> [WHAT TO PRODUCE]:
Write out the listing below from the line containing "shape, collection, material)" to its last line, unaltered, ends included.

> [DATA PROVIDED]:
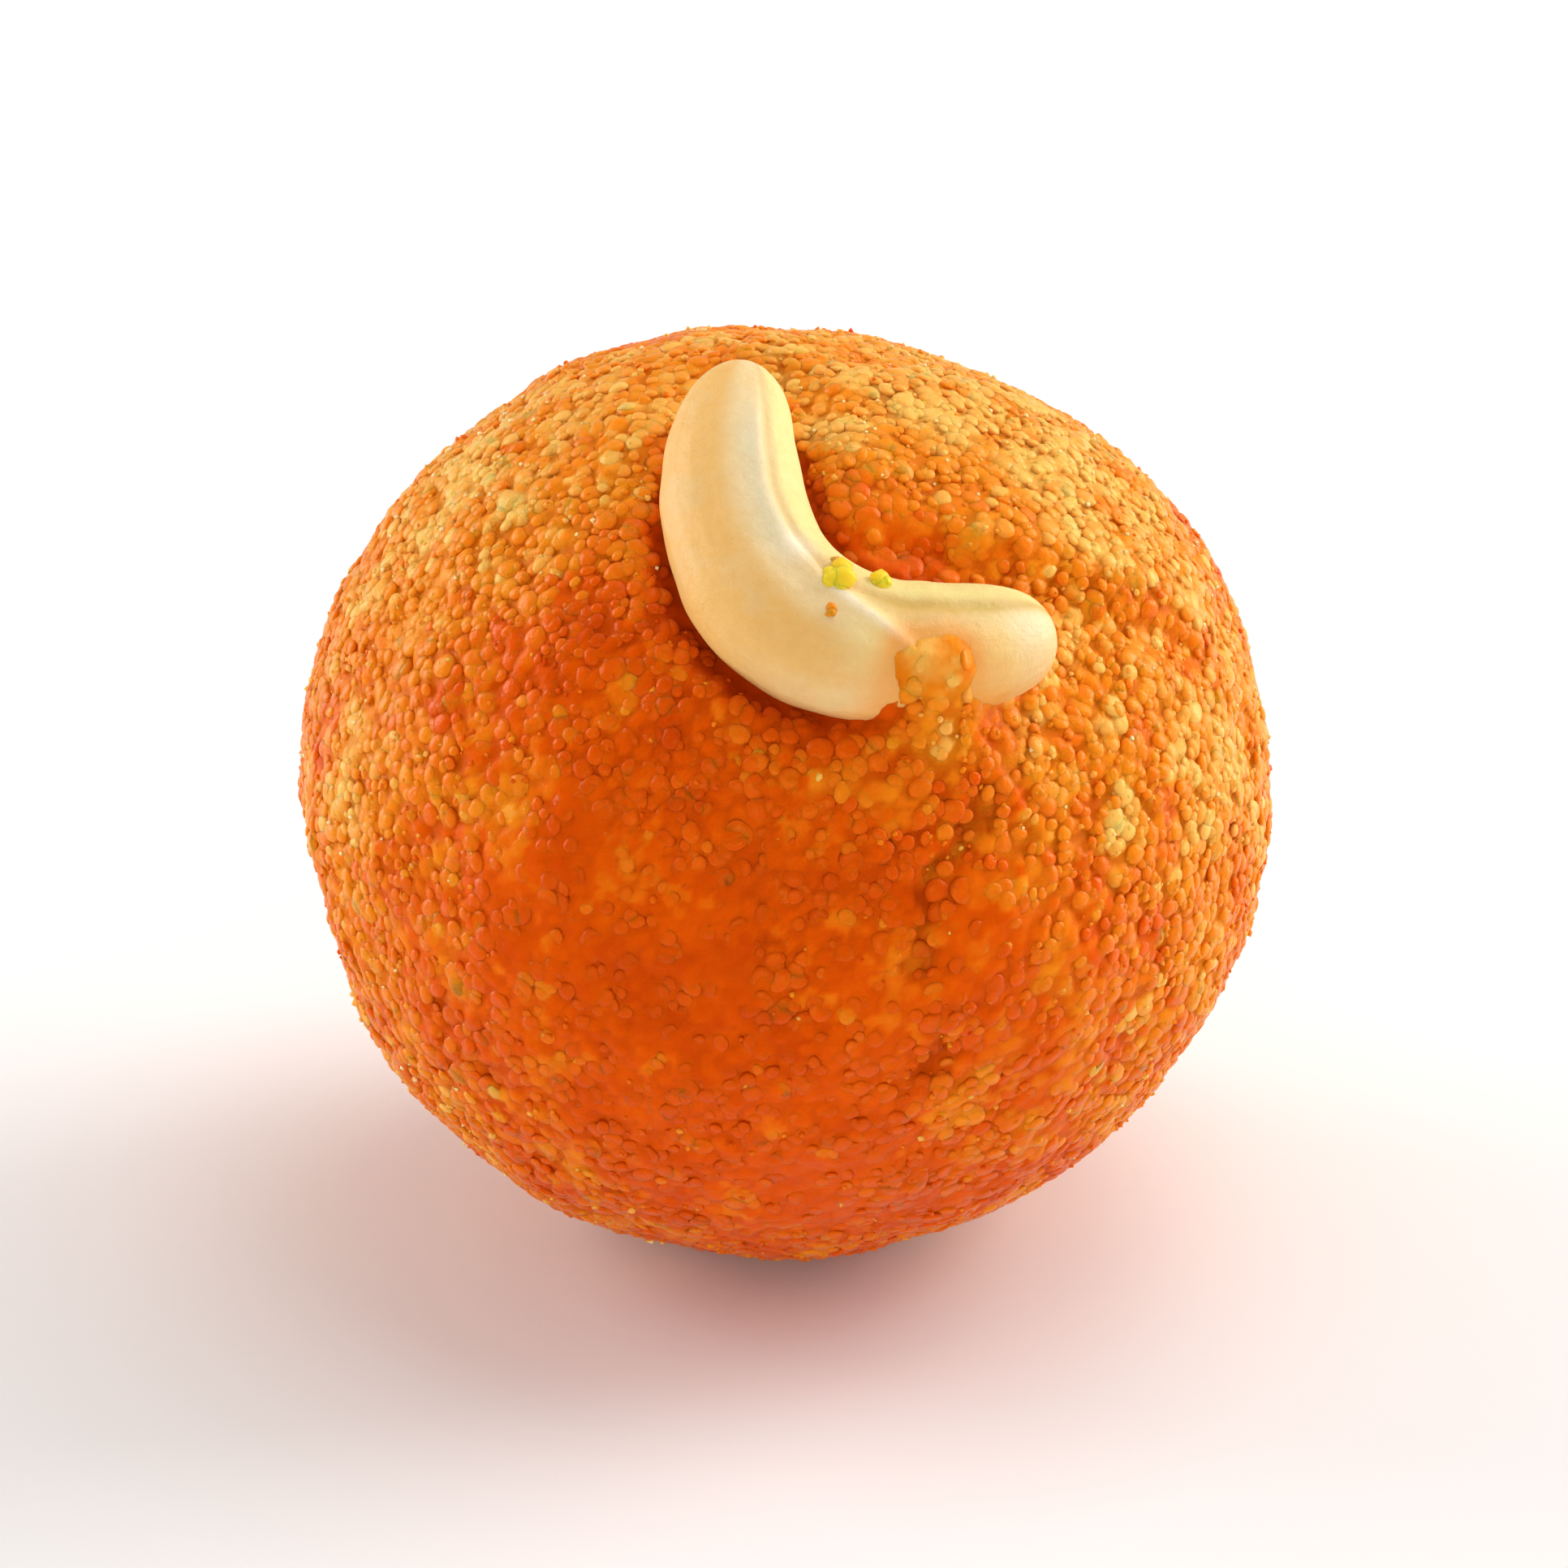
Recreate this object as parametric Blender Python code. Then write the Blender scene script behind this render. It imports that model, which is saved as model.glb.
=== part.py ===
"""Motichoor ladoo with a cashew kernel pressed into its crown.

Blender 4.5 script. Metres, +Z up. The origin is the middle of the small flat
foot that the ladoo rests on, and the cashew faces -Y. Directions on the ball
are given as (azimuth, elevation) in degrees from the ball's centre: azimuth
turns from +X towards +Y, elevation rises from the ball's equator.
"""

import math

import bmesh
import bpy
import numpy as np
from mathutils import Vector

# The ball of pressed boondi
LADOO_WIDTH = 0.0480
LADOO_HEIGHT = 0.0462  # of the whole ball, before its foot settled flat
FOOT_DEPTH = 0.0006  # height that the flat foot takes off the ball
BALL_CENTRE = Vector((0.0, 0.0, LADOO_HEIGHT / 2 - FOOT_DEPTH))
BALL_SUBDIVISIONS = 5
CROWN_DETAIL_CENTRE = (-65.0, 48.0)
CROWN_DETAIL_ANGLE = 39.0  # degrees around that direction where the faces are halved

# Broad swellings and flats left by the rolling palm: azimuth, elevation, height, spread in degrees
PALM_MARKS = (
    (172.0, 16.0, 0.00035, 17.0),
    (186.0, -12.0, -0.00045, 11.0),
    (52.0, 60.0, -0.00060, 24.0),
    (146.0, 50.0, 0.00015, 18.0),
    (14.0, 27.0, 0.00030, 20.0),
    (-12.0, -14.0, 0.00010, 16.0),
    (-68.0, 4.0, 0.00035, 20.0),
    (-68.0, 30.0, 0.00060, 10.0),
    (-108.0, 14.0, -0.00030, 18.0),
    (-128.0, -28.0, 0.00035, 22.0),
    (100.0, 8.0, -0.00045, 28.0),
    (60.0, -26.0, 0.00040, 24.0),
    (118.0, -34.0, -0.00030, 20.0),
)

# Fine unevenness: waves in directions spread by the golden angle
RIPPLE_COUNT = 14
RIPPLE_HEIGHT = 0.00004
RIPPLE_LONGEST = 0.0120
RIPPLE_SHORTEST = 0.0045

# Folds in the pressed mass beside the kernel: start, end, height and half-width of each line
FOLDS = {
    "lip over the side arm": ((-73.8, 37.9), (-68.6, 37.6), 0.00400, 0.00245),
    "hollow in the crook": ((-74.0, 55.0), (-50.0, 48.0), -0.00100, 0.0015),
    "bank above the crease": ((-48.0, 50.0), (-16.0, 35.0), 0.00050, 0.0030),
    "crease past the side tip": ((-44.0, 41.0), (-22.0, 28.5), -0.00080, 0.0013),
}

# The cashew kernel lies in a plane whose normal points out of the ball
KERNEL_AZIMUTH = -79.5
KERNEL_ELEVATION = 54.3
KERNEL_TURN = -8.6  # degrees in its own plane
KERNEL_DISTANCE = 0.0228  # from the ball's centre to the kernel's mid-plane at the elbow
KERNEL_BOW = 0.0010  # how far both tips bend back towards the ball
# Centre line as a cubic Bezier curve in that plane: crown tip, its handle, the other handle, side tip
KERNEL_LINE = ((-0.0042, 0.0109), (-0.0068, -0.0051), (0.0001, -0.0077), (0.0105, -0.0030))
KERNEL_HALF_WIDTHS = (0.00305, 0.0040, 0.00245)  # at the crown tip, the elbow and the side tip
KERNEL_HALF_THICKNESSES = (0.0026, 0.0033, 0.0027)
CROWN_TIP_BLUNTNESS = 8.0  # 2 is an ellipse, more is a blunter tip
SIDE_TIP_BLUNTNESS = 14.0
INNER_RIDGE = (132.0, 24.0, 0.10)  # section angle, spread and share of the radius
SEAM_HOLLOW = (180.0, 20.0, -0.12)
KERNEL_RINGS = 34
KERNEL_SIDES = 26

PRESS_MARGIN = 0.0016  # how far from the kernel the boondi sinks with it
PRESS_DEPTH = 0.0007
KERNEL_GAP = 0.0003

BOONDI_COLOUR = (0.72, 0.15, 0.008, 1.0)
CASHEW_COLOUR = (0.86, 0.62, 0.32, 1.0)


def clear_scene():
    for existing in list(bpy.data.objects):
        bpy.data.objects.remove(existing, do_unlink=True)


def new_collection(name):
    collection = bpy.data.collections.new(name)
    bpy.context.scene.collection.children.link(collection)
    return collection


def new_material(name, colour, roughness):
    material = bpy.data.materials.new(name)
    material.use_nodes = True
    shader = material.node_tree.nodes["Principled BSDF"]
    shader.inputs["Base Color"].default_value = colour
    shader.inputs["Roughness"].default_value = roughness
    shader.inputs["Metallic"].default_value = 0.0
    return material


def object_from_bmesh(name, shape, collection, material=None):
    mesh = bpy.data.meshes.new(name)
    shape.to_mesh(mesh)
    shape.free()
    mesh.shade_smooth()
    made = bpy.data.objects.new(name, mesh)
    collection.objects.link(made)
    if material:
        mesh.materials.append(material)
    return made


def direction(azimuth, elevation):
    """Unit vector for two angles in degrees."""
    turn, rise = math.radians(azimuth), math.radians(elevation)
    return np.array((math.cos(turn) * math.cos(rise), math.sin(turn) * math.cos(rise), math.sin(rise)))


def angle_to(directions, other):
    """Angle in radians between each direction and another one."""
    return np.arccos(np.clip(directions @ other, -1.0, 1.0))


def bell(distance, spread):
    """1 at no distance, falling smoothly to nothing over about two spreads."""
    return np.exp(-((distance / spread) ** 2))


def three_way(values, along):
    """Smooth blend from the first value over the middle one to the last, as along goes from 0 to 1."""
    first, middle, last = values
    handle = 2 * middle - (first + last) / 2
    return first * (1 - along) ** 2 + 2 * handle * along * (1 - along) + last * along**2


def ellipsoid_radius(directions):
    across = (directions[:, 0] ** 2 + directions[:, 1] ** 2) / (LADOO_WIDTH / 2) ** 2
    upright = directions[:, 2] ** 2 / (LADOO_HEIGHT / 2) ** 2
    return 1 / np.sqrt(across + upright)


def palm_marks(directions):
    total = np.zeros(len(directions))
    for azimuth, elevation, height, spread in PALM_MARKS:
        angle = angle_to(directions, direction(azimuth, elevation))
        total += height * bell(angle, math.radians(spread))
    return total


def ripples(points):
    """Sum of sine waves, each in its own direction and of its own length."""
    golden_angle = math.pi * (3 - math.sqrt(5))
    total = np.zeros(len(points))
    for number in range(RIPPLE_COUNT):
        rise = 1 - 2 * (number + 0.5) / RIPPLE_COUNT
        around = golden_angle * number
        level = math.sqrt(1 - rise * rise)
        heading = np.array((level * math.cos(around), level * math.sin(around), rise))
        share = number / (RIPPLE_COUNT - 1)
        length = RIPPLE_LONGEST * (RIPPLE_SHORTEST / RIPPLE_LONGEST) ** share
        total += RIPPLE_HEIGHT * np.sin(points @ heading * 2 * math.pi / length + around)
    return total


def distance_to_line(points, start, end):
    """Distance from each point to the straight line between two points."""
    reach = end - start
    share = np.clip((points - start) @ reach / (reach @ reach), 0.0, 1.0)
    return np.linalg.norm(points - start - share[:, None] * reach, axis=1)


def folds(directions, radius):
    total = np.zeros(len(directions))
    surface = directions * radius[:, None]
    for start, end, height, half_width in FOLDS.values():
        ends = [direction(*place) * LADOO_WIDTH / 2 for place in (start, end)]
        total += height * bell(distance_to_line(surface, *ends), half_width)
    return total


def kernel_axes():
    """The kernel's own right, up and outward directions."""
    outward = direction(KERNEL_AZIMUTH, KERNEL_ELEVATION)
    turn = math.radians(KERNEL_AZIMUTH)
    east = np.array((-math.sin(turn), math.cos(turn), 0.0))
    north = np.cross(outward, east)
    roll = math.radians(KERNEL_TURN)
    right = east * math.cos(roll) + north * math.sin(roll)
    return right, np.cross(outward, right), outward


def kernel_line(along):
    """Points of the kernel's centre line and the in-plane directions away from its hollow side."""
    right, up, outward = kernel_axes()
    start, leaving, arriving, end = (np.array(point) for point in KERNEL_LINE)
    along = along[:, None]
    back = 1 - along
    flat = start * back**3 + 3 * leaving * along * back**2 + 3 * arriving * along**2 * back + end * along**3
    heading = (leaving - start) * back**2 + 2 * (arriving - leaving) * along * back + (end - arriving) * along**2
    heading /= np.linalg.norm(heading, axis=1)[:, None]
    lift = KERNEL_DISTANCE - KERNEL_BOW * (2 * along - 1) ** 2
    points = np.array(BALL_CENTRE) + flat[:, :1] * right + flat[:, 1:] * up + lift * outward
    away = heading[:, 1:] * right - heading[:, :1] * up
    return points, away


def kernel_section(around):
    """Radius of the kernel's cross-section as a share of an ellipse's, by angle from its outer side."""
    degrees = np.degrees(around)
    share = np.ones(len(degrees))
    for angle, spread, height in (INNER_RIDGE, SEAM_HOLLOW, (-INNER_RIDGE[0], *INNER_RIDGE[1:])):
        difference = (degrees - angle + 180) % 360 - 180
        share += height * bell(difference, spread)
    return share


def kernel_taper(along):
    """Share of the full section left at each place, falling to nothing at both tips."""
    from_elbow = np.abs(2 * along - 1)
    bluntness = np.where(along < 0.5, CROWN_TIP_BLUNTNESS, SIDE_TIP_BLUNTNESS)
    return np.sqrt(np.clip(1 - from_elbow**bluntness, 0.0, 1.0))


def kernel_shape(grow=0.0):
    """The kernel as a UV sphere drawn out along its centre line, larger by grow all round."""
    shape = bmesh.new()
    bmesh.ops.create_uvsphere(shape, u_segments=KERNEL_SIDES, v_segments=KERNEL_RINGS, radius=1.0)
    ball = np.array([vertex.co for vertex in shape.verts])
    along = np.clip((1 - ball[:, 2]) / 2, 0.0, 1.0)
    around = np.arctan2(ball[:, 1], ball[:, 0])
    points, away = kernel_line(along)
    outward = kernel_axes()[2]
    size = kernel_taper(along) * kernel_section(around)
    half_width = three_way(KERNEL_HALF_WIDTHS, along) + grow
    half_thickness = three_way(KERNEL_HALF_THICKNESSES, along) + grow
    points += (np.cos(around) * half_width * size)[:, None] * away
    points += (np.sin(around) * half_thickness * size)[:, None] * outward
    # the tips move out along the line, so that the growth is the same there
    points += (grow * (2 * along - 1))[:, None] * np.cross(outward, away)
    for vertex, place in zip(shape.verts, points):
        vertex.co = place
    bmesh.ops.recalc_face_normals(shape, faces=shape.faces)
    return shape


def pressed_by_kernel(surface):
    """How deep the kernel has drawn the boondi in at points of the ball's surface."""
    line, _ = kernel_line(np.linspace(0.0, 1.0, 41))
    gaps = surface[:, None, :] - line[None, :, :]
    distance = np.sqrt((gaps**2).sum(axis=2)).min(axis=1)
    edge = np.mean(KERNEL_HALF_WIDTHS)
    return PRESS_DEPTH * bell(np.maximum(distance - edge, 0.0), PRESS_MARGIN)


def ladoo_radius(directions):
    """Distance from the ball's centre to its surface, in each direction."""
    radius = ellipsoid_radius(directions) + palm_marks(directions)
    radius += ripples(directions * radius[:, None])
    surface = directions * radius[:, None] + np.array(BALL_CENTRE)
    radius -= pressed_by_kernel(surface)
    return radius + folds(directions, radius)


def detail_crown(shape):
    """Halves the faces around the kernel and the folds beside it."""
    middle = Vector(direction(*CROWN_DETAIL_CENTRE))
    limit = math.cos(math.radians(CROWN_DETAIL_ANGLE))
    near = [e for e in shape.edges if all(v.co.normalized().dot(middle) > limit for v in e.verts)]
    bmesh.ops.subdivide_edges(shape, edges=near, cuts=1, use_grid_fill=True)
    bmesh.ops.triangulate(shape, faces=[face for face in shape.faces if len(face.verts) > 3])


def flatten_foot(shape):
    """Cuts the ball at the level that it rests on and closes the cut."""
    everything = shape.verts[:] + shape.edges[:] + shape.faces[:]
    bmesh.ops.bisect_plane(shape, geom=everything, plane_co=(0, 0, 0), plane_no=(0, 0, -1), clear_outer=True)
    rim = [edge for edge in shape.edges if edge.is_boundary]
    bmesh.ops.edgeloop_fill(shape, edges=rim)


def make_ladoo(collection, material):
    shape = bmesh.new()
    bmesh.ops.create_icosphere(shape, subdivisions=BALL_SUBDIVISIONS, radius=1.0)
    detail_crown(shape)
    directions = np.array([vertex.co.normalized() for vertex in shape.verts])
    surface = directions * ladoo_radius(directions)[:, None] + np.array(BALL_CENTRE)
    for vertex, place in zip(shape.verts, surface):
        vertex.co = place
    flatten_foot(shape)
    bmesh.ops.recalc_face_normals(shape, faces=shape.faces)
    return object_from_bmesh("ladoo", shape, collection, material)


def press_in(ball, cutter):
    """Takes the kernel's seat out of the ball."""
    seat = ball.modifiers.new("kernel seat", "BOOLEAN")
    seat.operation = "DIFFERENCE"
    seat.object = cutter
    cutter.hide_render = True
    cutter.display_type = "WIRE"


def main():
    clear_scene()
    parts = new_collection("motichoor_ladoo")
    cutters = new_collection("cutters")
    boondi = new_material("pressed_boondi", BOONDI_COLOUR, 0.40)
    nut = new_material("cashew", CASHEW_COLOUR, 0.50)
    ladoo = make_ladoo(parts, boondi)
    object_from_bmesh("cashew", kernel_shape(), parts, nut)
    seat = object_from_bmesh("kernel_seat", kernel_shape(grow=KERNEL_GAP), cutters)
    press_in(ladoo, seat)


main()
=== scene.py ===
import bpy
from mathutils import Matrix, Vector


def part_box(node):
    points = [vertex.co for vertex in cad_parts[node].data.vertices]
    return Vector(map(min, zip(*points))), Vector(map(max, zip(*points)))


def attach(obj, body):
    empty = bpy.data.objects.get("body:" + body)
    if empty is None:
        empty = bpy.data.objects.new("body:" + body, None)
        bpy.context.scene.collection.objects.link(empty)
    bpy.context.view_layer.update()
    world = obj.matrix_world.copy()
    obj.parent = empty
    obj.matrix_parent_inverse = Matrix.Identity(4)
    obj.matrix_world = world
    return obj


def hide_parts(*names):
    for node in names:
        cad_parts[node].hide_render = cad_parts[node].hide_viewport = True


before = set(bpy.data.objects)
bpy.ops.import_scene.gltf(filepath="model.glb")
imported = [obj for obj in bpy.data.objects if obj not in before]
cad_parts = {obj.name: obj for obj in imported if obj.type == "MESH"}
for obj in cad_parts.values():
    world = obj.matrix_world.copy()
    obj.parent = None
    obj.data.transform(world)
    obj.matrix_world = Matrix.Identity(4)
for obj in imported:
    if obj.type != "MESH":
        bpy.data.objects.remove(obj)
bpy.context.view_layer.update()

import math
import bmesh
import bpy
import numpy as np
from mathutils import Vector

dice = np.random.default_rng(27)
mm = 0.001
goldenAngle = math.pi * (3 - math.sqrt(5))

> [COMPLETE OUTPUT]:
    return object_from_bmesh("ladoo", shape, collection, material)


def press_in(ball, cutter):
    """Takes the kernel's seat out of the ball."""
    seat = ball.modifiers.new("kernel seat", "BOOLEAN")
    seat.operation = "DIFFERENCE"
    seat.object = cutter
    cutter.hide_render = True
    cutter.display_type = "WIRE"


def main():
    clear_scene()
    parts = new_collection("motichoor_ladoo")
    cutters = new_collection("cutters")
    boondi = new_material("pressed_boondi", BOONDI_COLOUR, 0.40)
    nut = new_material("cashew", CASHEW_COLOUR, 0.50)
    ladoo = make_ladoo(parts, boondi)
    object_from_bmesh("cashew", kernel_shape(), parts, nut)
    seat = object_from_bmesh("kernel_seat", kernel_shape(grow=KERNEL_GAP), cutters)
    press_in(ladoo, seat)


main()
=== scene.py ===
import bpy
from mathutils import Matrix, Vector


def part_box(node):
    points = [vertex.co for vertex in cad_parts[node].data.vertices]
    return Vector(map(min, zip(*points))), Vector(map(max, zip(*points)))


def attach(obj, body):
    empty = bpy.data.objects.get("body:" + body)
    if empty is None:
        empty = bpy.data.objects.new("body:" + body, None)
        bpy.context.scene.collection.objects.link(empty)
    bpy.context.view_layer.update()
    world = obj.matrix_world.copy()
    obj.parent = empty
    obj.matrix_parent_inverse = Matrix.Identity(4)
    obj.matrix_world = world
    return obj


def hide_parts(*names):
    for node in names:
        cad_parts[node].hide_render = cad_parts[node].hide_viewport = True


before = set(bpy.data.objects)
bpy.ops.import_scene.gltf(filepath="model.glb")
imported = [obj for obj in bpy.data.objects if obj not in before]
cad_parts = {obj.name: obj for obj in imported if obj.type == "MESH"}
for obj in cad_parts.values():
    world = obj.matrix_world.copy()
    obj.parent = None
    obj.data.transform(world)
    obj.matrix_world = Matrix.Identity(4)
for obj in imported:
    if obj.type != "MESH":
        bpy.data.objects.remove(obj)
bpy.context.view_layer.update()

import math
import bmesh
import bpy
import numpy as np
from mathutils import Vector

dice = np.random.default_rng(27)
mm = 0.001
goldenAngle = math.pi * (3 - math.sqrt(5))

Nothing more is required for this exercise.